Board Committee Structure: the Basics

Corporate boards usually consist of the following minimal standing committees: (1) audit, (2) compensation, (3) executive, and (4) governance and nominating. Sometimes, committee names might differ slightly (i.e., the compensation committee may be known as the compensation and benefits committee or the governance and nominating committee may be referred to as the nominating committee). Other standing committees reported in The Korn/Ferry Market Cap 100 (KFMC 100) report include: charitable contributions, compliance, corporate development, credit, dividend, energy delivery, equity, finance, generation oversight, human resources, infrastructure, public issues and contributions, real estate, reserves, risk management, science/ technology, special programs, and strategy. Businesses with unique governance issues may have additional committees to address specific concerns. For example, utility NRG has a nuclear oversight committee and subcommittee, and oil and gas producers may have a reserve committee.

The duties and responsibilities of each of these core committees are specified in the charters drafted and adopted for each standing committee. Typical responsibilities for each of these standing committees and a discussion of relevant nominee considerations are discussed below.

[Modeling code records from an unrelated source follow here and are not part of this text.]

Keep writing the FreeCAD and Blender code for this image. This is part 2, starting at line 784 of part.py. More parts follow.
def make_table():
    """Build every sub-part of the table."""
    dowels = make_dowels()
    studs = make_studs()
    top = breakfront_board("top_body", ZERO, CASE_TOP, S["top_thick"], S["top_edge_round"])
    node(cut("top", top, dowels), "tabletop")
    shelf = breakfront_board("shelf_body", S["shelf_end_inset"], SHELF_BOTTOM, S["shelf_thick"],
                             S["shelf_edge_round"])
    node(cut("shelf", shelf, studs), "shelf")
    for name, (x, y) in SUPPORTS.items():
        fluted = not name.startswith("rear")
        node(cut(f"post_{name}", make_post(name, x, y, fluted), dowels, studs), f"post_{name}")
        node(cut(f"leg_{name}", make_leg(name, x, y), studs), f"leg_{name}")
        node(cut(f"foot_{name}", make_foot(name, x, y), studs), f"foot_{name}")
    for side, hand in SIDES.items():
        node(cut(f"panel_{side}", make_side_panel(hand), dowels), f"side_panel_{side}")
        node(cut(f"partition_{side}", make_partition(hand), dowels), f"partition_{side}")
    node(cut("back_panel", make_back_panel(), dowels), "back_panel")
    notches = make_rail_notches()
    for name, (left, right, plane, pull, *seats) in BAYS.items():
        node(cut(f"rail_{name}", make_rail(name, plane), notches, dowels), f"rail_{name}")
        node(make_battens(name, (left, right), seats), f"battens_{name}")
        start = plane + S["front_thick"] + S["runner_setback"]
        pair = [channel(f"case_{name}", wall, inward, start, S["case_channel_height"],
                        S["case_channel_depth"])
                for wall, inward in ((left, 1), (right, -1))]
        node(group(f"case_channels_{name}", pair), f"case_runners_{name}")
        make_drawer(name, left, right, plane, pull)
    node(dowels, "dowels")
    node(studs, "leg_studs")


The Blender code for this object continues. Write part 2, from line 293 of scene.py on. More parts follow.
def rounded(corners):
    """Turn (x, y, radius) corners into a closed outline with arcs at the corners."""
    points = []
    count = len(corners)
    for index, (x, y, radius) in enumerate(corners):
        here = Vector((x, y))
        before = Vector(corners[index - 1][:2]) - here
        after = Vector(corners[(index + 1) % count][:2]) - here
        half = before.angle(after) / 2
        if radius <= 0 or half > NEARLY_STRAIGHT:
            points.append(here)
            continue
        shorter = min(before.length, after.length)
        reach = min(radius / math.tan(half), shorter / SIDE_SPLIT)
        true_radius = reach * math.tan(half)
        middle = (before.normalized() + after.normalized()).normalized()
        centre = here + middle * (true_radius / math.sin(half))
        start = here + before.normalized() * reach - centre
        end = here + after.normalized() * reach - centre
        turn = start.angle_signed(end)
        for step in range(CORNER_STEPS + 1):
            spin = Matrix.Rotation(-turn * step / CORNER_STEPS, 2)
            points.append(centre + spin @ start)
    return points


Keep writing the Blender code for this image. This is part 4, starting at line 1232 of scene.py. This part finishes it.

The audit committee The board’s audit committee will be a standing committee established to comply with the requirements of Section 3(a)(58)(A) of the Securities Exchange Act of 1934, as amended. All members of the audit committee must be independent under the rules of the NYSE and the board’s corporate governance guidelines. The audit committee of any public corporation is generally responsible for:

  • Appointing, compensating, retaining, and overseeing the company’s independent certified public accounting firm (CPAs);
  • Creating and periodically reviewing the company’s whistleblower policy;
  • Discussing the company’s audited financial statements with management and the independent public accounting firm, including a discussion with the firm regarding the matters required to be reviewed under applicable legal or regulatory requirements;
  • Reviewing:
    • compliance of management and operating personnel with the company’s code of business conduct, including the company’s conflict of interest policy
    • adequacy of the company’s internal accounting controls and other factors affecting the integrity of its financial reports with management and with the independent certified public accounting firm
    • news releases regarding annual and interim financial results and discussing with management any related earnings guidance that may be provided to analysts and rating agencies before they are released
    • changes, if any, in major accounting policies of the company
    • the annual report of the company’s CPAs related to quality control
    • policy regarding investments and financial derivative products
    • annual reports to the Securities and Exchange Commission, including the financial statements and the “Management’s Discussion and Analysis” portion of those reports, and recommending appropriate action to the board
    • audit plans
    • compliance and ethics program
    • nonemployee-related insurance programs
    • relationships with the independent public accounting firm
    • risk assessment and risk management policies
    • trends in accounting policy changes that are relevant to the company and
    • policy regarding investment and financial derivative products.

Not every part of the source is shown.